Your objective: Quote exactly the lines between the line containing "Reconstruct the object" and the line containing "a wire latch.", counting those two lines as part of the range. Leave the rest out.

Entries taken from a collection
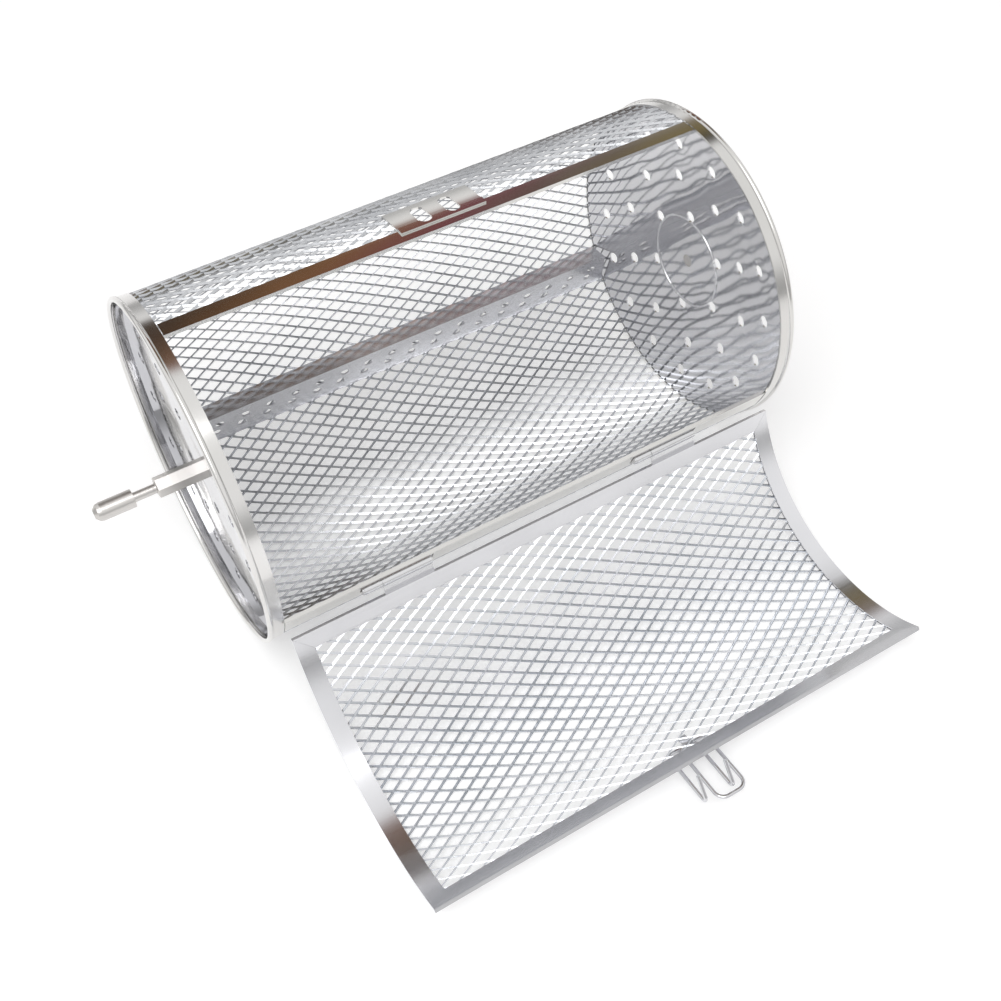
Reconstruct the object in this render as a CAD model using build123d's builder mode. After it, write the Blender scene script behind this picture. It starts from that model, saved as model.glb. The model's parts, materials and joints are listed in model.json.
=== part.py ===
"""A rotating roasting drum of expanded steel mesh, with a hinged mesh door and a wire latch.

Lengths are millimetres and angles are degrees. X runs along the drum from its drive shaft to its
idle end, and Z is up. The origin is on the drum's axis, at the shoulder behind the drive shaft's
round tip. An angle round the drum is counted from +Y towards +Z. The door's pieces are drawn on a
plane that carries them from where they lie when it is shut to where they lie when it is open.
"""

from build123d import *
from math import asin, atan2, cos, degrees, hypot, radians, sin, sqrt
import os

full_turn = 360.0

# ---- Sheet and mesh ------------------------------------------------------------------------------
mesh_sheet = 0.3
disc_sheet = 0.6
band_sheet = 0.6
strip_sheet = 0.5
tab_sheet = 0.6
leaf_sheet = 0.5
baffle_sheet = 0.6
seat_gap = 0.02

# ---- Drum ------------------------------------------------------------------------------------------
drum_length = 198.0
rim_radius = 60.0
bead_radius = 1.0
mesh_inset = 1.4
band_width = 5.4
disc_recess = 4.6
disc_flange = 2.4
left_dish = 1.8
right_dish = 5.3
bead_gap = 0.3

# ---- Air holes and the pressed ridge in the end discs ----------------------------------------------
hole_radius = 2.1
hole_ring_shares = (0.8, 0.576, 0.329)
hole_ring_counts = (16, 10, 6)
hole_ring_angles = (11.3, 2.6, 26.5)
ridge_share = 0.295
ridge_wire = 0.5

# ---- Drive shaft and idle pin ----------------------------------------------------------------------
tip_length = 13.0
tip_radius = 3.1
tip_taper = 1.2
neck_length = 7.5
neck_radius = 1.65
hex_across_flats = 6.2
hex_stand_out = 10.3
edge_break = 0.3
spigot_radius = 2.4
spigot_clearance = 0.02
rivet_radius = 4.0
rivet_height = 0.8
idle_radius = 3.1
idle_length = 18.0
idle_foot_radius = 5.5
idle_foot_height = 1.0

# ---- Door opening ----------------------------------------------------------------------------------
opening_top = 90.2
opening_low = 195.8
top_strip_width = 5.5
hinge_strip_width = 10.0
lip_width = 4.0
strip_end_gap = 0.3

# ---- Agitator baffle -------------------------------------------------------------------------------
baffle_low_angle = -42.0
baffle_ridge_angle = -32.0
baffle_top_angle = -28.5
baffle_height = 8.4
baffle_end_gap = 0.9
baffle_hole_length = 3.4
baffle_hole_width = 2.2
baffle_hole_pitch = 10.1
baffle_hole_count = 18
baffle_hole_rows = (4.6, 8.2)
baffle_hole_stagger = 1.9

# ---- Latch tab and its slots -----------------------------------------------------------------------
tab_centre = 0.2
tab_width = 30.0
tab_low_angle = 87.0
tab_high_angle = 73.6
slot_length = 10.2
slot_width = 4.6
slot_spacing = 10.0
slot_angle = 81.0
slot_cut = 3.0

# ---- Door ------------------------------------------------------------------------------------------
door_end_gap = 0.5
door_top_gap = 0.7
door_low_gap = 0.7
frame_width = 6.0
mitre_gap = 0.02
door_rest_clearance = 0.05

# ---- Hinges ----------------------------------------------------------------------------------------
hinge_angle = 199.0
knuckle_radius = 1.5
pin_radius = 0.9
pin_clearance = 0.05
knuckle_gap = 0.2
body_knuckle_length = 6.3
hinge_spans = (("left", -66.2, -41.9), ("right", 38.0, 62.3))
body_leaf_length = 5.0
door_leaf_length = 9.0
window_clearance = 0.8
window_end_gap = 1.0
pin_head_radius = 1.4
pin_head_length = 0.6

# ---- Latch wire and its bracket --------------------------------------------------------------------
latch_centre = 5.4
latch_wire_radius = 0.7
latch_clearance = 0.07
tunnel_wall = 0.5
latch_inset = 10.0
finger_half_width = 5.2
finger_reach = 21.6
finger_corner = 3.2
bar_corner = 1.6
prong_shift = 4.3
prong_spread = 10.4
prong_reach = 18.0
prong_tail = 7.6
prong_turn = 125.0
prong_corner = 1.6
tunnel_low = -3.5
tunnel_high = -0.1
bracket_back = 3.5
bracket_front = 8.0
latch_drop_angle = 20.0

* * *

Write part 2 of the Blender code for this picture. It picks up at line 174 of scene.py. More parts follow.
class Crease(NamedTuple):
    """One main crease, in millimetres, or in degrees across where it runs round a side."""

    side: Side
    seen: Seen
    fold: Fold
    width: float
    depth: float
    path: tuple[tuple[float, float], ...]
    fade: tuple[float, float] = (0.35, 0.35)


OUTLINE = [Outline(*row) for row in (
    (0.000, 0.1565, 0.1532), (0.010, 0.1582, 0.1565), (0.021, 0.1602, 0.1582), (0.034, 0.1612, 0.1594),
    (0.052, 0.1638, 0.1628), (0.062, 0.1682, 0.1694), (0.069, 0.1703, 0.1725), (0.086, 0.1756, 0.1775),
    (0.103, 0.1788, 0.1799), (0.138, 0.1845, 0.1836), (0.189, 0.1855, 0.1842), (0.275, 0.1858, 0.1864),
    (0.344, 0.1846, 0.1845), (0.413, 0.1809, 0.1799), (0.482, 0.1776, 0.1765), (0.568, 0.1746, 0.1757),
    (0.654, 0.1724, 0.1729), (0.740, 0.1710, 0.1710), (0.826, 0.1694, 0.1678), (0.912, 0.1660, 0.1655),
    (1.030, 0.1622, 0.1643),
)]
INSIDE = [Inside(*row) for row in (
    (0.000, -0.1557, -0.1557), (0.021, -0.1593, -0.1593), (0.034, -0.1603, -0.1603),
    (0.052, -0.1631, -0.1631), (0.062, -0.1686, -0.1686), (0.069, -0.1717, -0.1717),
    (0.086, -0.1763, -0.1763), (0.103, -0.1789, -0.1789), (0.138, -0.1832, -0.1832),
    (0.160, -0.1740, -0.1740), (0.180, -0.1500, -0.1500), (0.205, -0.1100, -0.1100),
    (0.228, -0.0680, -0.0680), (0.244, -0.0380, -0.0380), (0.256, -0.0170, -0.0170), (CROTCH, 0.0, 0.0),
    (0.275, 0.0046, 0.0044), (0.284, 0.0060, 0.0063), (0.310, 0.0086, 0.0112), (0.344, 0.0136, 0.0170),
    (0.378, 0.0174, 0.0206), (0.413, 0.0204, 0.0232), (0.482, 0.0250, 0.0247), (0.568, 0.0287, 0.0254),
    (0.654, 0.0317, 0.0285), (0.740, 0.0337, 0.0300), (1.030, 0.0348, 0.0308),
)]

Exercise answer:
Reconstruct the object in this render as a CAD model using build123d's builder mode. After it, write the Blender scene script behind this picture. It starts from that model, saved as model.glb. The model's parts, materials and joints are listed in model.json.
=== part.py ===
"""A rotating roasting drum of expanded steel mesh, with a hinged mesh door and a wire latch.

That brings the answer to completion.